Come individui rappresentiamo persone viventi, possediamo un simbolo, un Io, che si condivide con il mondo esterno abitato da altre persone viventi. Non può esistere un Io senza un Noi, che non sia formato dall’avvertito senso di appartenenza nei molteplici Io, quindi non si può avere memoria privata al di fuori dei sistemi sociali che servono a ritrovare i ricordi personali.
Venuti al mondo senza volerlo, in circostanze per noi accidentali, la nostra vita ha assunto i contorni di necessità improrogabili, perchè a nascere nell’immediato dopoguerra a San Giovanni in Fiore, in una famiglia di poveri contadini, restringeva sempre inesorabilmente il cono delle possibilità di trovare uno sbocco alle misere condizioni di vita dei nostri avi, noi non potevamo sognarci la luna ; le nostre scelte erano estramamente limitate e con ciò avevamo un triste destino : emigrare. Quindi nell’arco di diverse generazioni, molti di noi uscimmo dalle nostre case e non ritornammo mai più, numeri senza nome in qualche irrantracciabile elenco.
Oggi si resta impotenti nei riguardi di ciò che è già stato e avvenuto, la nostra volontà assiste male allo spettacolo del passato, non riesce ad andare a ritroso per cambiarlo, non può infrangere il tempo che fu, che essa non possa camminare a ritroso per molti emigranti ciò che fu è un macigno che la volontà non riesce a smuovere .
Dove sono le persone, i luoghi , gli eventi , le antiche forme di convivenza che ci hanno accompagnato nel corso delle nostre esistenze? Come era il mondo che abbiamo attraversato, il paese in cui siamo nati? Molto spesso e con forti emozioni l’emigrante ritorna a ritroso del tempo che fu, ad un passato che si dipana attraverso percorsi personali della memoria, dai quali si ricava segni e simboli per riappropriarsi del nostro antico modo di vivere .
Personalmente ricordo il paese della mia infanzia diviso in rughe : i Cappuccini, la Difesa, la Costa, la Vianovasuttana, u Scigato, il Timpone , u Timpariellu, la Filippa, il Corso , i Catoia, la Piazza, il Monastero, u Cuschinu, l’Ariella etc. Tutte erano come contrastanti stati, con le proprie tradizioni, le proprie leggi, ognuna la sua fierezza, ciascuna la propria nobiltà, reciprocamente considerata l’unica e la più importante.

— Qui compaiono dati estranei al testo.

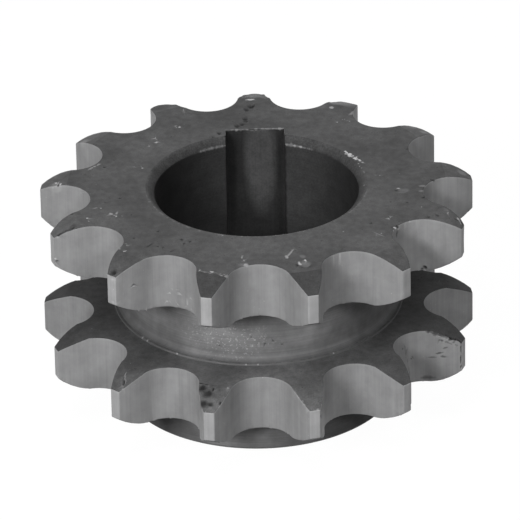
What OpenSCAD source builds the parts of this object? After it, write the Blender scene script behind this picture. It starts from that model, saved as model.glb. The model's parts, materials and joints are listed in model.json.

La propria ruga di appartenenza era il punto di partenza e di riferimento per stabilire la nostra posizione nel paese e il nostro rapporto con gli altri paesani, era qualcosa di unitario dove le cose avevano il proprio significato in quanto i rapporti erano connessi con tutta la comunità. Si viveva insieme e insieme si traevano i mezzi di sostentamento da una terra avara. I doveri di buon vicinato e di reciproca assistenza erano inerenti alle misere condizioni di tutti, erano obblighi a cui nessuno poteva sottrarsi senza il timore di essere tagliati fuori dalla comunità della ruga; consisteva nella capacità di compiere ogni cosa insieme , nel rapporto comune che tutto regolava . Questo spirito di autosufficienza e lo spirito comunitario della ruga ci conferiva anche un senso di stabilità costringendo, ahimè, ogni generazione a ripercorrere il cammino delle precedenti.

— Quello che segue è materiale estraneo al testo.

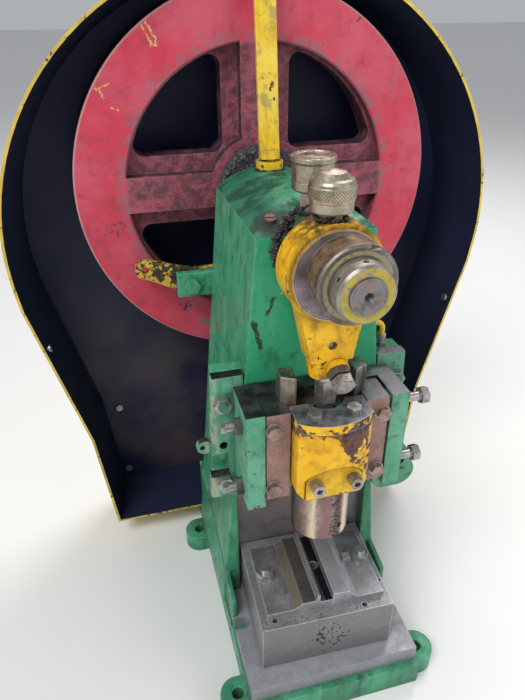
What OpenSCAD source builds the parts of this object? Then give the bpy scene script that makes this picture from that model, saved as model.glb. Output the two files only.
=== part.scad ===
// Bench eccentric press: cast C frame, flywheel in a pan guard, adjustable eccentric, ram and die.
// Millimetres. X runs to the right, Y to the back, Z up. The origin is on the floor under the ram axis.

/* [Foot and bed] */
// Width of the foot between its bolt lugs
foot_w = 200; // [180:1:230]
// Distance from the ram axis to the front edge of the foot
foot_front = 90; // [84:1:120]
// Distance from the ram axis to the rear edge of the foot
foot_back = 326; // [320:1:360]
// Height of the foot
foot_h = 34; // [28:1:44]
// How far the bolt lugs stand out from the sides of the foot
lug_out = 30; // [26:1:40]
// Width of a bolt lug
lug_w = 40; // [34:1:56]
// Diameter of the floor bolt holes
foot_hole_d = 14; // [10:0.5:18]
// Width of the bolster plate
bed_w = 196; // [190:1:210]
// Distance from the ram axis to the front edge of the bolster plate
bed_front = 81.5; // [70:0.5:84]
// Thickness of the bolster plate
bed_t = 20; // [14:1:28]
// Width of the open slot in each side of the bolster plate
bed_slot_w = 16; // [12:0.5:18]
// Depth of the open slot in each side of the bolster plate
bed_slot_len = 19; // [14:1:22]
// Distance from the ram axis back to the front end of the side ribs
rib_y = 13; // [12:1:20]
// Thickness of the low side ribs beside the bolster plate
rib_t = 5; // [4:0.5:8]
// Height of the side ribs above the floor at their front end
rib_front_z = 80; // [70:1:90]
// Height of the side ribs above the floor at their rear end
rib_rear_z = 124; // [110:1:140]

/* [Column and head] */
// Height of the crankshaft axis above the floor
shaft_z = 508.5; // [500:0.5:520]
// Width of the head at its shoulders
head_w = 114; // [104:1:124]
// Sideways growth of each flank per millimetre of height below the shoulders
flank_slope = 0.0933; // [0.08:0.001:0.1]
// Height of the shoulders above the crankshaft axis
shoulder_up = 11.5; // [8:0.5:16]
// Height of the rounded crown above the shoulders
crown_rise = 20; // [14:1:26]
// Distance from the ram axis to the front face of the head
head_front = 40; // [38:0.5:44]
// Distance from the ram axis to the rear face of the head
head_back = 215; // [205:1:220]
// Height of the lower edge of the head above the floor
head_bottom = 370; // [364:1:376]
// Distance from the ram axis to the machined seat of the column
column_front = 54; // [53.5:0.5:56]
// Distance from the ram axis to the rear of the front bevel of the crown
bevel_back = 100; // [85:1:120]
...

Nonostante numerose opinioni in contrasto alle mie , la maggior parte delle nostre storie sono state di stenti , di separazioni e ricongiungimenti con parenti e paesani, di duro lavoro, di sofferenze, di spaesamento linguistico , di solitudine. Se il Paese del Rimpianto per molti rimane San Giovanni in Fiore in quanto loro ideale patria elettiva, la Nuova Terra deve essere per loro altrettanto bella , perchè la vita rimane sempre bella , almeno nella misura in cui il destino umano è soccorso dalla vigile memoria del passato e cosa , per me , più importante dalla prospettiva dell’avvenire.